Mais une deuxième revendication, publiée en fin de matinée, a toutefois semé le trouble. Emanant d’un groupe se faisant appeler Ansar al-Zawahiri -du nom du numéro deux d’al-Qaïda- et diffusée sur un site également peu utilisé par les groupes islamistes, elle affirme que les deux Italiennes ont bien été assassinées. «Les têtes des deux criminelles italiennes, agents des renseignements italiens, Simona Torretta et Simona Pari, ont été coupées à l’aide d’un couteau sans pitié», indique notamment le nouveau communiqué qui promet de diffuser une vidéo montrant cette exécution. Le groupe Ansar al-Zawahiri avait certes revendiqué le rapt des deux jeunes femmes trois jours après leur enlèvement dans les bureaux de l’ONG qui les emploie à Bagdad mais jamais aucune photo, ni vidéo les montrant n’a été diffusée, rendant difficile la confirmation de cette revendication et de celles qui ont suivies.

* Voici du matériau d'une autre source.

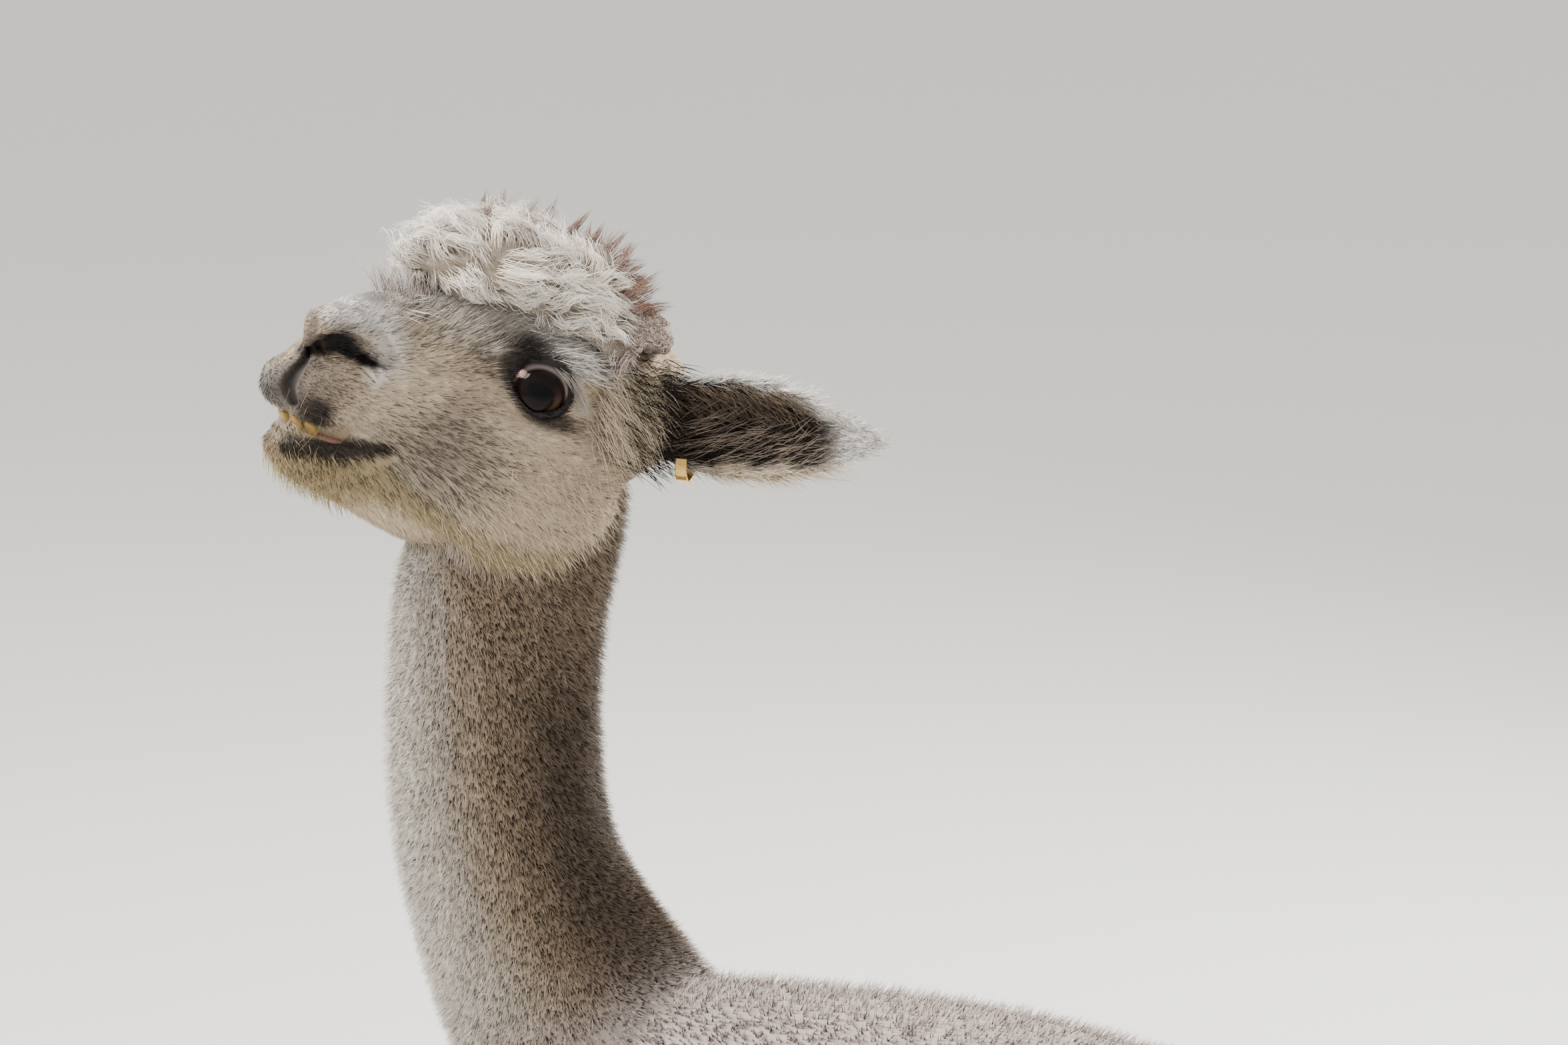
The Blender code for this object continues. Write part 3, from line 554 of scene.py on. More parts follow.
# Height, over the place along the head, of the topknot's lower edge
WOOL_EDGE = ((-0.045, -0.025, 0.0, 0.029, 0.050, 0.075, 0.102, 0.125),
             (0.026, 0.036, 0.062, 0.070, 0.079, 0.086, 0.084, 0.070))

# The face's patches: centre, radii, colour and strength, painted in this order
FACE_PATCHES = (
    ((0.050, 0.050, -0.060), (0.120, 0.060, 0.045), WARM, 0.9),
    ((0.035, 0.065, -0.004), (0.052, 0.030, 0.018), CREAM, 0.8),
    ((0.093, 0.045, -0.022), (0.044, 0.030, 0.034), GREY, 0.50),
    ((0.116, 0.035, 0.010), (0.022, 0.020, 0.030), CREAM, 0.9),
    ((0.080, 0.030, 0.072), (0.055, 0.060, 0.024), IVORY, 0.8),
    ((0.160, 0.018, 0.046), (0.030, 0.028, 0.014), WHITE, 1.0),
    ((0.134, 0.034, 0.026), (0.012, 0.016, 0.020), WHITE, 0.7),
    # Taupe on the roll's front, which is turned down and forward: partly its grey-brown hairs, partly painted
    # shade
    ((0.185, 0.020, 0.026), (0.010, 0.016, 0.014), TAUPE, 0.65),
    ((0.145, 0.008, 0.061), (0.013, 0.016, 0.012), SLATE, 0.95),
    ((0.174, 0.033, -0.004), (0.020, 0.016, 0.018), GREY, 0.35),
    ((0.196, 0.006, -0.014), (0.018, 0.022, 0.016), GREY, 0.75),
    ((0.190, 0.012, -0.013), (0.014, 0.013, 0.011), SLATE, 0.85),
    ((0.180, 0.029, -0.020), (0.006, 0.010, 0.010), IVORY, 0.7),
    ((0.072, 0.052, 0.052), (0.012, 0.016, 0.011), GREY, 0.75),
    ((0.152, 0.026, -0.056), (0.042, 0.035, 0.020), TAN, 0.80),
    ((0.050, 0.058, 0.058), (0.020, 0.020, 0.012), SOOT, 1.0),
    ((0.060, 0.056, 0.042), (0.010, 0.016, 0.013), SOOT, 0.9),
    ((0.032, 0.060, 0.058), (0.020, 0.020, 0.008), SOOT, 0.9),
    ((0.026, 0.064, 0.018), (0.022, 0.020, 0.007), SOOT, 0.9),
    ((0.002, 0.064, 0.048), (0.014, 0.014, 0.012), OCHRE, 0.6),
    ((-0.016, 0.060, 0.030), (0.020, 0.020, 0.030), CREAM, 0.8),
    ((-0.014, 0.062, 0.018), (0.016, 0.020, 0.015), TAUPE, 0.45),
    ((-0.043, 0.054, 0.040), (0.010, 0.022, 0.030), SOOT, 0.9),
    ((0.166, 0.031, -0.0205), (0.0125, 0.014, 0.0100), SOOT, 0.95),
    ((0.178, 0.004, -0.041), (0.012, 0.014, 0.012), TAUPE, 0.6),
)
FLECKS = 0.10  # usual share of dark tufts in the coat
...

Compte à rebours macabre pour l’otage britannique
La situation semble encore beaucoup plus préoccupante pour l’otage britannique Kenneth Bigley aux mains du groupe Tawhid Wal Jihad du Jordanien Abou Moussab al-Zarqaoui. Cet ingénieur de 62 ans a été enlevé il y a une semaine chez lui avec deux de ses collègues américains. Ces derniers, Eugene Amstrong et Jack Hensley, ont été depuis décapités à vingt-quatre heures d’intervalle et les vidéos de leur exécution diffusées sur des sites Internet islamistes. Dans les deux cas, la même mise en scène macabre a été filmée : les otages en combinaison orange -qui rappelle celle des prisonniers de Guantanamo- à genoux, mains attachées derrière le dos sont froidement égorgés aux cris d’Allah akbar avant d’être décapités. Leur tête est ensuite placée sur le dos. Les corps des deux ingénieurs américains ont été retrouvés et rapatriés aux Etats-Unis.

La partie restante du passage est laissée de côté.